BENGALURU: Students of one of the oldest engineering colleges, set up in 1917 by Bharat Ratna Sir M Visvesvaraya, are suffering from the lack of basic facilities in their hostels.

The University Visvesvaraya College of Engineering (UVCE) in the city provides boarding for its students, but the residents say that the facility is poorly maintained with even the barest minimum — like good food and water — missing. The hostel charges around `8,000 per semester (of three to four months).

Students say that the toilets have broken doors, or none at all. Suhas (name changed), who has been staying in the hostel for the past three years, says, “The toilets are not even clean.” In the hostel, there are more than 15 bathrooms and nearly 18 toilets, most are in bad shape, he says.

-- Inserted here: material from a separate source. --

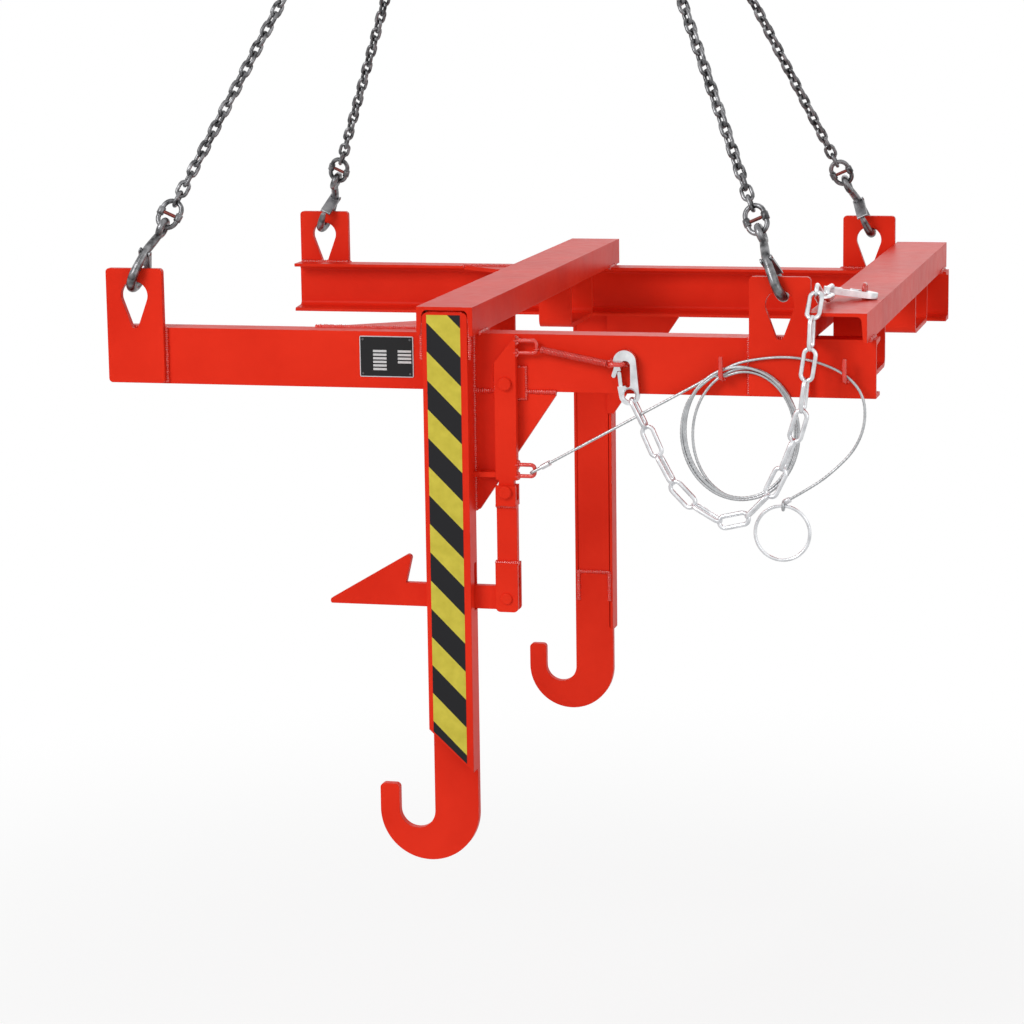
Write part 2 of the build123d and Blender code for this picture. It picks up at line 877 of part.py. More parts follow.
left_ahead = Vector(
    math.cos(math.radians(snap_left_tilt)), 0, math.sin(math.radians(snap_left_tilt)),
)
left_side = Vector(0, -1, 0).cross(left_ahead)
left_hang = Vector(right_leg_x, near_face - snap_plane, staple_z)
left_eye = left_hang - left_ahead * hang_x - left_side * hang_y
left_plane = Plane(origin=left_eye, x_dir=left_ahead, z_dir=(0, -1, 0))

# Safety chain: each link is hooked through the one before it
link_bend = chain_width / 2 - chain_wire_radius
link_half = chain_pitch / 2 + chain_wire_radius - link_bend
link_reach = link_half + link_bend
eye_seat = snap_eye_hole - chain_wire_radius - snap_eye_slack


def heading(turn, rise):
    level = math.cos(math.radians(rise))
    return Vector(
        level * math.cos(math.radians(turn)), level * math.sin(math.radians(turn)),
        math.sin(math.radians(rise)),
    )


def chain_links():
    runs = [(chain_first_turn, chain_rises[0])]
    runs += [(chain_turn, rise) for rise in chain_rises[1:]]
    runs += [(top_turn, rise) for rise in top_rises]
    links = []
    before = None
    for number, (turn, rise) in enumerate(runs):
        ahead = heading(turn, rise)
        side = heading(turn, 0).cross(Vector(0, 0, 1))
        on_edge = (number < len(chain_rises)) == (number % 2 == 0)
        if before is None:
            centre = left_eye + ahead * (eye_seat + link_reach)
        else:
            seat = (before[1] + ahead).normalized() * chain_seat
            if on_edge:
                centre = before[0] + before[1] * link_half + seat + ahead * link_reach
            else:
                centre = before[0] + before[1] * link_reach + seat + ahead * link_half
        normal = ahead.cross(side) if on_edge else side
        links.append((centre, ahead, normal))
        before = (centre, ahead)
    return links


links = chain_links()
chain_link = oval_link(chain_wire_radius, chain_pitch, chain_width, chain_sides)
with BuildPart() as safety_chain:
    for centre, ahead, normal in links:
        add(placed(chain_link, centre, ahead, normal), clean=False)
finish(safety_chain, "safety_chain")

right_eye = links[-1][0] + links[-1][1] * (link_reach + eye_seat)
right_fall = right_eye.Z - floor_line - member_top - contact_gap - snap_thickness / 2
right_pitch = math.degrees(math.asin(right_fall / (snap_length + snap_bow_radius)))
right_ahead = heading(snap_right_turn, -right_pitch)
right_side = heading(snap_right_turn + 90, 0)
right_plane = Plane(origin=right_eye, x_dir=right_ahead, z_dir=right_ahead.cross(right_side))

for side, plane in (("left", left_plane), ("right", right_plane)):
    with BuildPart() as carabiner:
        add(snap_body().moved(plane.location))
    finish(carabiner, f"carabiner_{side}")
    with BuildPart() as gate:
        add(snap_gate().moved(plane.location))
    finish(gate, f"carabiner_{side}_gate")

# Two staples hold the snap hooks: one on the near beam, one on the rear cross member
right_hang = right_plane.from_local_coords((hang_x, hang_y, 0))
staple_foot = floor_line + member_top
staple_head = staple_foot + staple_depth
second_y = right_hang.Y + staple_spacing
with BuildPart() as staples:
    add(rod(
        [(left_leg_x, near_face, staple_z), (left_leg_x, staple_y, staple_z),
         (right_leg_x, staple_y, staple_z), (right_leg_x, near_face, staple_z)],
        staple_rod_radius, staple_bend,
    ))
    add(rod(
        [(right_hang.X, right_hang.Y, staple_foot), (right_hang.X, right_hang.Y, staple_head),
         (right_hang.X, second_y, staple_head), (right_hang.X, second_y, staple_foot)],
        staple_rod_radius, staple_bend,
    ))
finish(staples, "staples")

# Rope pegs on the near beam: out of the face and bent upward
with BuildPart() as rope_pegs:
    for x in peg_positions:
        peg_z = floor_line + peg_foot
        peg_y = near_face - peg_depth
        add(rod(
            [(x, near_face, peg_z), (x, peg_y, peg_z), (x, peg_y, peg_z + peg_rise)],
            peg_radius, peg_bend,
        ))
finish(rope_pegs, "rope_pegs")

# The rope's own eye round the lever's eye, and its clamp
rope_eye = Vector(
    lever_right + rope_eye_reach - eye_rod_radius, eye_y, floor_line - rope_eye_drop,
)
rope_aim = Vector(peg_positions[0], eye_y, floor_line + rope_aim_height)
rope_line = (rope_aim - rope_eye).normalized()
rope_turn = rope_eye - rope_line * rope_eye_slack
loop_plane = Plane(origin=rope_turn, x_dir=rope_line, z_dir=rope_line.cross(Vector(0, 1, 0)))
with BuildPart() as rope_eye_loop:
    with BuildLine(loop_plane) as loop_route:
        strand = Line((rope_eye_length, -rope_eye_bend), (0, -rope_eye_bend))
        loop_turn = ThreePointArc(strand @ 1, (-rope_eye_bend, 0), (0, rope_eye_bend))
        Line(loop_turn @ 1, (rope_eye_length, rope_eye_bend))
    with BuildSketch(Plane(origin=loop_route.line @ 0, z_dir=loop_route.line % 0)):
        Circle(rope_radius)
    sweep()
finish(rope_eye_loop, "rope_eye_loop")

with BuildPart() as rope_clamp:
    with BuildSketch(Plane(
        origin=rope_turn + rope_line * rope_eye_length, x_dir=(0, 1, 0), z_dir=rope_line,
    )):
        SlotOverall(clamp_width, clamp_thickness)
    extrude(amount=clamp_length)
finish(rope_clamp, "rope_clamp")


# Rope stretches that lie free

def rope_radii(points):
    # Each bend takes what its two runs leave: 0.45 of the shorter one
    radii = []
    for before, here, after in zip(points, points[1:], points[2:]):
        arriving = Vector(*here) - Vector(*before)
        leaving = Vector(*after) - Vector(*here)
        half_turn = math.radians(arriving.get_angle(leaving) / 2)
        radii.append(0.45 * min(arriving.length, leaving.length) / math.tan(half_turn))
    return radii


def rope_tube(points):
    radii = rope_radii(points)
    with BuildPart() as tube:
        with BuildLine() as route:
            FilletPolyline(*points, radius=radii)
        with BuildSketch(Plane(origin=route.line @ 0, z_dir=route.line % 0)):
            Circle(rope_radius)
        sweep()
    section = math.pi * rope_radius ** 2
    print("rope radii", [round(radius) for radius in radii])
    length = sum(edge.length for edge in route.line.edges())
    print("rope volume over section times length", tube.part.volume / section / length)
    return tube.part


rope_y = near_face - rope_plane
lead_start = rope_turn + rope_line * (rope_eye_length + clamp_length + contact_gap)
lead_end = Vector(rope_lead_reach, rope_y, floor_line + rope_lead_height)
with BuildPart() as rope_lead:
    add(rod([lead_start, lead_end], rope_radius, 0))
finish(rope_lead, "rope_lead")

with BuildPart() as rope_hank:
    with BuildSketch(latch_plane(hank_back)):
        with Locations((hank_x, -hank_outer_drop)):
            Ellipse(hank_outer_radius, hank_outer_height)
        with Locations((hank_x, -hank_inner_drop)):
            Ellipse(hank_inner_radius, hank_inner_height, mode=Mode.SUBTRACT)
    extrude(amount=hank_thickness)
finish(rope_hank, "rope_hank")

loop_points = [
    (490, 55), (545, 68), (600, 72), (650, 62), (694, 42), (722, 8),
    (725, -40), (708, -84), (676, -118), (640, -148), (585.8, -179.6),
]
with BuildPart() as rope_loop:
    add(rope_tube([(x, rope_y, floor_line + z) for x, z in loop_points]))
finish(rope_loop, "rope_loop")

with BuildPart() as pull_ring:
    add(placed(
        ring(ring_radius, ring_wire_radius),
        (ring_x, rope_y, floor_line - ring_drop), (1, 0, 0), (0, -1, 0),
    ))
finish(pull_ring, "pull_ring")

# Sling: the master link hangs in the XZ plane, its two middle links cross it
master_bend = master_inner_width / 2 + master_wire_radius
master_foot = -master_inner_length - master_wire_radius
with BuildPart() as master_link:
    add(placed(
        oval_link(
            master_wire_radius, master_inner_length, master_inner_width + 4 * master_wire_radius,
            link_sides,
        ),
        (0, 0, -master_inner_length / 2), (0, 0, 1), (0, -1, 0),
    ))
finish(master_link, "master_link")

middle_bend = middle_inner_width / 2 + middle_wire_radius
middle_crowns = middle_inner_length + 2 * middle_wire_radius
crown_x = middle_wire_radius + middle_side_gap
crown_reach = master_bend - master_wire_radius - middle_wire_radius - contact_gap
crown_z = master_foot + master_bend - math.sqrt(crown_reach ** 2 - crown_x ** 2)
lug_bar_z = floor_line + lug_hole_height + lug_hole_radius
middle_starts = {}
middle_lines = {}
apexes = {}
with BuildPart() as middle_links:
    for end in (-1, 1):
        start = Vector(end * crown_x, 0, crown_z)
        line = (Vector(end * lug_x, 0, lug_bar_z) - start).normalized()
        apexes[end] = start + line * (middle_crowns - middle_bend)
        add(placed(
            oval_link(
                middle_wire_radius, middle_inner_length, middle_inner_width + 4 * middle_wire_radius,
                link_sides,
            ),
            start + line * (middle_crowns / 2), line, line.cross(Vector(0, 1, 0)),
        ))
finish(middle_links, "intermediate_links")

coupling_crowns = coupling_inner_length + 2 * coupling_wire_radius
coupling_link = oval_link(coupling_wire_radius, coupling_inner_length, coupling_width, chain_sides)
sling_link = oval_link(sling_wire_radius, sling_pitch, sling_width, chain_sides)
sling_crowns = sling_pitch + 2 * sling_wire_radius
wire_seat = coupling_wire_radius + sling_wire_radius + contact_gap
corners = {
    "near_left": (-1, -1), "near_right": (1, -1), "far_left": (-1, 1), "far_right": (1, 1),
}


def leg_plane(end, side):
    # Local x points outward across the frame, local y up the sling leg, z square to both
    bar = Vector(end * lug_x, side * (frame_width + lug_thickness) / 2, lug_bar_z)
    up = (apexes[end] - bar).normalized()
    out = Vector(0, side, 0)
    out = (out - up * out.dot(up)).normalized()
    return Plane(origin=bar + up * lug_bar_seat, x_dir=out, z_dir=out.cross(up))


lower_crown = eye_rise + eye_ring_radius - eye_ring_wire_radius - coupling_wire_radius - contact_gap
lower_coupling = lower_crown + coupling_crowns / 2
lower_link = lower_crown + coupling_crowns - wire_seat + sling_crowns / 2
upper_crown = middle_bend - middle_wire_radius - coupling_wire_radius - contact_gap
upper_coupling = upper_crown + coupling_crowns / 2
upper_link = upper_crown + coupling_crowns - wire_seat + sling_crowns / 2
chain_end = sling_crowns / 2 + sling_wire_radius + contact_gap

with BuildPart() as coupling_links:
    for end, side in corners.values():
        plane = leg_plane(end, side)
        reach = (apexes[end] - plane.origin).length
        for height in (lower_coupling, reach - upper_coupling):
            centre = plane.origin + plane.y_dir * height
            add(placed(coupling_link, centre, plane.y_dir, plane.x_dir), clean=False)
finish(coupling_links, "coupling_links")

with BuildPart() as sling_chains:
    for end, side in corners.values():
        plane = leg_plane(end, side)
        reach = (apexes[end] - plane.origin).length
        for height in (lower_link, reach - upper_link):
            centre = plane.origin + plane.y_dir * height
            add(placed(sling_link, centre, plane.y_dir, plane.z_dir), clean=False)
        start = lower_link + chain_end
        with BuildSketch(Plane(
            origin=plane.origin + plane.y_dir * start, x_dir=plane.x_dir, z_dir=plane.y_dir,
        )):
            Rectangle(sling_width, 2 * sling_wire_radius)
            Rectangle(2 * sling_wire_radius, sling_width)
        extrude(amount=reach - upper_link - chain_end - start)
finish(sling_chains, "sling_chains")


def sling_hook():
    with BuildPart() as hook:
        with BuildLine():
            FilletPolyline(
                (-bowl_radius, bowl_tip_rise), (-bowl_radius, -bowl_radius),
                (bowl_radius, -bowl_radius), (bowl_radius, bowl_back_rise),
                (0, eye_rise - eye_ring_radius),
                radius=[bowl_bend, bowl_bend, bowl_neck_bend],
            )
        with BuildSketch(Plane(origin=(-bowl_radius, bowl_tip_rise, 0), z_dir=(0, -1, 0))):
            RegularPolygon(bowl_wire_radius, link_sides, rotation=180 / link_sides)
        sweep()
        add(ring(eye_ring_radius, eye_ring_wire_radius).moved(Location((0, eye_rise, 0))))
        with BuildSketch():
            with Locations(flap_pivot):
                Circle(flap_pin_radius + running_gap)
        extrude(amount=2 * bowl_wire_radius, both=True, mode=Mode.SUBTRACT)
    return hook.part


def flap_shape(drop):
    with BuildSketch(Plane.XY, mode=Mode.PRIVATE) as shape:
        with Locations((flap_pivot[0], flap_pivot[1] - drop)):
            Circle(flap_pivot_radius)
        with Locations((flap_tip[0], flap_tip[1] - drop)):
            Circle(flap_tip_radius)
        make_hull()
    return shape.sketch


def sling_flap():
    inside = bowl_wire_radius + contact_gap
    with BuildPart() as flap:
        extrude(flap_shape(0), amount=inside + flap_skin, both=True)
        extrude(flap_shape(flap_skin), amount=inside, both=True, mode=Mode.SUBTRACT)
        with BuildSketch():
            with Locations((bowl_radius, flap_pivot[1])):
                Rectangle(2 * inside, 4 * flap_pivot_radius)
        extrude(amount=inside, both=True, mode=Mode.SUBTRACT)
        with BuildSketch():
            with Locations(flap_pivot):
                Circle(flap_pin_radius)
        extrude(amount=inside + flap_skin, both=True)
    return flap.part


for corner, (end, side) in corners.items():
    plane = leg_plane(end, side)
    with BuildPart() as hook:
        add(sling_hook().moved(plane.location))
    finish(hook, f"sling_hook_{corner}")
    with BuildPart() as flap:
        add(sling_flap().moved(plane.location))
    finish(flap, f"sling_latch_{corner}")
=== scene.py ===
from collections import namedtuple
import json
import math
import bpy
import numpy as np
from mathutils import Matrix, Quaternion, Vector


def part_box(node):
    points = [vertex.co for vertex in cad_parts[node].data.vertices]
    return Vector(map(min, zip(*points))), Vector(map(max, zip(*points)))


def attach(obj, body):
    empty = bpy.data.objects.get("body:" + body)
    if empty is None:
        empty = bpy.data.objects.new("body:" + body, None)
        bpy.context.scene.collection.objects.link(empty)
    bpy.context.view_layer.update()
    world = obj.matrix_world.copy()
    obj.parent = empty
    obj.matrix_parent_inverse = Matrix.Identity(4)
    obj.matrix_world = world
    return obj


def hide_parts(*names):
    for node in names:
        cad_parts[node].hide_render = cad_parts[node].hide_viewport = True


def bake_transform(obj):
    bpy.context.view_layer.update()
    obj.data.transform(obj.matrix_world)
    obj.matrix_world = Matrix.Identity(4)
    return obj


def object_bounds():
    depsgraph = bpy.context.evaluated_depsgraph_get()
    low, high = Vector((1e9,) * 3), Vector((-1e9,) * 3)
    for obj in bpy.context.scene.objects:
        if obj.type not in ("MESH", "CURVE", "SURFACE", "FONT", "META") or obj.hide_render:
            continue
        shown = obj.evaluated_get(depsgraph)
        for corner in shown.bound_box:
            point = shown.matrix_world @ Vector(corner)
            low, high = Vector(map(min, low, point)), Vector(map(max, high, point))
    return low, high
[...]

None of the students want to be named because they fear it will affect their academics. “They may give us poor marks for the internals,” says Suhas.

The food is half cooked, mattresses are infested with bed bugs and hygiene is hardly adhered to, he says.

“We have to buy clean water to drink. Water is provided here, but it’s is very unsafe,” he says. “Though the canteen is clean, food is half-cooked most times,” he says.

Students have been falling sick from this, says another student Anand (name changed).

Anand says that the hostel rules direct staff to keep the rooms and general surroundings clean, but “they simply clean the corridors, we sweep our own rooms.”

He does not mind the chore except it does not rid the room of a worse inconvenience — bed bugs. “It is painful to sleep here. We can’t study in a place like this,” he says.

Many students are from financially struggling families so they cannot shift to a private PG or hostel. Niranjan (name changed) says, “I am from a poor family and the hostel is nearby. I just have to put up with this for another year, then I will be out of here.”

The students have been vocal about their troubles, but to no avail. “We have expressed our problems before the media many a times,  but the authorities here not bothered to change anything,” says Suhas.